Yes the truth about kindergarteners, and people of faith, and even sheep is that we need to be led. On our own we wander. On our own we walk with our heads down looking for the next patch of grass right in front of our noses. On our own we will move farther and farther away from fold of the shepherd even when we have the best of intentions, even when we are looking for good things to eat. On our own we can end up in the middle of a highway, in the dark shadows of death, in the middle of a picked over pasture wondering where in the world all the good grass went.
The truth about sheep is they need a shepherd; we need the shepherd to lead us the way that we should go. We need the shepherd who will call us by name and lead us into green pastures, beside still waters, into and out of pastures that we may have life and have it abundantly. We need the shepherd whose voice makes our ears perk up, our hearts stir, and our feet move in the direction he is calling, because if this abundant life Jesus speaks of is ANYTHING, it's moving. It's active. It's dynamic.
In the second part of his teaching, the part Jesus proclaims after his audience stares at him dumbfounded by the metaphor, Jesus calls himself the gate for the sheep. He is, essentially the doorway into the pen where the sheep are collected. However, what I notice in this teaching is that Jesus recognizes that the sheep don't stay in the pen. The sheep are not gathered up, passed through his gate, and then locked in there away from it all. Instead, the truth about sheep, the truth about us as we strive to follow Jesus, is that we are called into and out of herd.
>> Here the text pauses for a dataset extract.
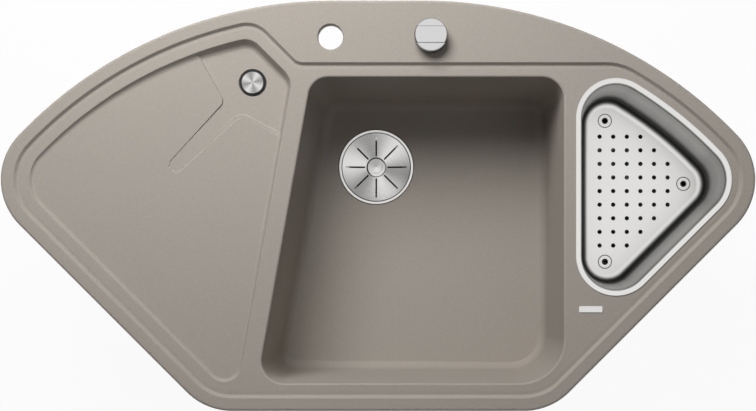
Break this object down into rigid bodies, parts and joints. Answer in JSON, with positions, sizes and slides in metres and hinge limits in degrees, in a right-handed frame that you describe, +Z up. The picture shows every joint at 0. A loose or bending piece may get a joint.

We are called to gather with one another. We are called to come close together to the church and to Christ, to places of holiness and acts of righteousness, but we are also called to go out. The same shepherd that leads us back to the pen also leads us out into the world, out to the edges, out to the margins of society where acts of justice and mercy are needed. The voice of the shepherd calls us to us, leading by his own example, to minister at the farthest reaches of the landscape. And the voice of the shepherd calls us back to the center of all being, the center of the beloved community, where we find comfort and peace and safety before the next journey.
The difficult part, of course, is listening for and recognizing the shepherd's voice. There is all sorts of noise going on around us. There are authors and speakers and politicians and even pastors clammering for us to listen and follow. There are books and lectures and interviews and sermons calling for us to trust and obey. But there is one voice that should rise above them, there is one call that should turn our heads and pique our interest above all the others. To those who are in places of comfort and stability it is the call to go out - - to follow the shepherd who leads us through the gate and out into pastures, to the edges of pastures, to serve and share his grace. To those who are at the margins, who look up and wonder how in the world we go here, alone, and eating dirt, it is the call to come in - - to find rest and refreshment and nourishment for our bodies and souls.
Called in or called out, we are called to move. We are called by his voice be it the still small voice of prayer or the loud crying voice of those who are suffering, we are called by Jesus and led into life with him. He came that we may have life, and have it abundantly. Listen and follow the voice of the Good Shepherd.